Here's one where you can decide how to classify it...

A large P&C Insurance company with a monstrous and rigorously applied project 'management' practise (purchased) applying from feasibility to post-implementation review. The thing involved "sign-offs" by multiple authorities at each step of extensive documentation prescribed for the steps. It was onerous! On paper it all looked real sound.

The principle was that each step's documents would feed the next. Each step had the essential information to let the principals involved in the next step get moving with their work and provided information letting them 'cut-to-the-quick' for any details they might need to ask about.
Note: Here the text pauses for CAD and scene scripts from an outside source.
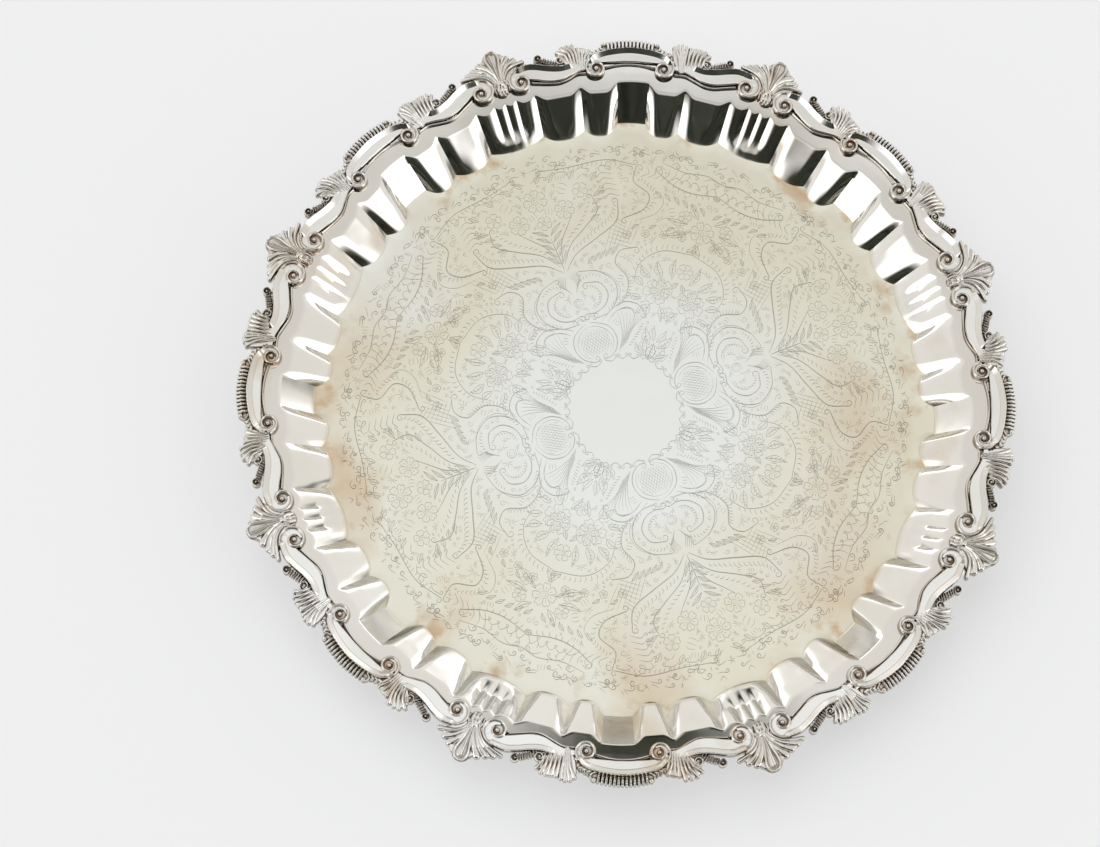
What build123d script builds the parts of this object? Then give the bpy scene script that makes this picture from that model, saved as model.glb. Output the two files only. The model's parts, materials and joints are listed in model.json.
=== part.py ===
"""Silver salver: a fluted sheet pan, a cast border in eight repeats, and four cast feet.

Units are millimetres. +Z is up, and the origin is the centre of the footprint, on the
surface that the salver stands on. The border is drawn in rim coordinates: along is the
distance clockwise round the reference circle from the middle of a repeat, and radius is
the distance from the salver's centre.
"""

import os
from math import cos, degrees, pi, radians, sin

from build123d import *

os.makedirs("parts", exist_ok=True)

# Driving dimensions
repeats = 8
reference_radius = 261.0
foot_height = 14.0
sheet = 1.8
wall_height = 21.5
flange_height = 28.5
plate_height = 3.2
ridge_height = 5.6
rib_height = 5.0
bead_height = 4.6
volute_height = 6.0
roll_width = 2.6
ball_radius = 1.9
c_scroll_shift = -2.6

# Levels
underside_z = foot_height
field_z = underside_z + sheet
wall_top_z = field_z + wall_height
flange_z = field_z + flange_height

# Rim layout, as distances along the reference circle
repeat_length = 2 * pi * reference_radius / repeats
shell_along = repeat_length / 2
panel_half = 12.0
lobe_crease = 41.5
fan_crease = 78.0
finger_creases = (shell_along - 9.0, shell_along)

# Feet
foot_reach = 196.0
foot_angles = {
    "foot_front_right": -45,
    "foot_back_right": 45,
    "foot_back_left": 135,
    "foot_front_left": -135,
}


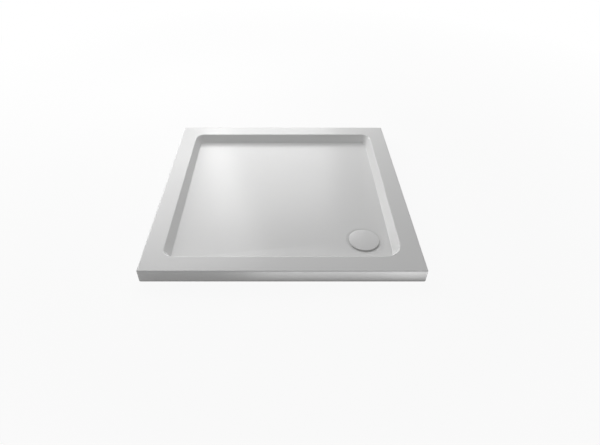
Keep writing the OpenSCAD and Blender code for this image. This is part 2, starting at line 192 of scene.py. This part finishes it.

In practise the drill was to get the document for the step completed, signed-off, and filed as proof of compliance. Many of the signing authorities simply looked at the volume (inches thickness), proclaimed it too much to read, and signed off as a matter of course. Anyone who questioned any of the content sometimes had the content revised but most often were pressured into signing.
The next step, which SHOULD have involved the worker-bees and their managers READING the prior step's document to glean what they needed, involved those (next step) participants distributing forms to be completed, soliciting the information that was IN THE DOCUMENT in the first place. They typically added a column or something that made their requirement 'beyond' what was in the document. This saved them from having to read the document. Of course those of us who had written the (input) document got POed at such requests but were consistently overruled by meetings between managers.
And, in the end, management imposed implementation dates always superceded completion of QA testing, often just after it was just underway!

So, on the surface, LOTS and LOTS of time and money spent on a perfect system that in theory was marvellous.
In fact it was cumbersome and useless except for 1 critical factor - the senior management could prove to anyone who asked that they had a rigorous project management and control system that any auditor could inspect anytime to see for themselves.

Things often look far better than they turn out to be in fact.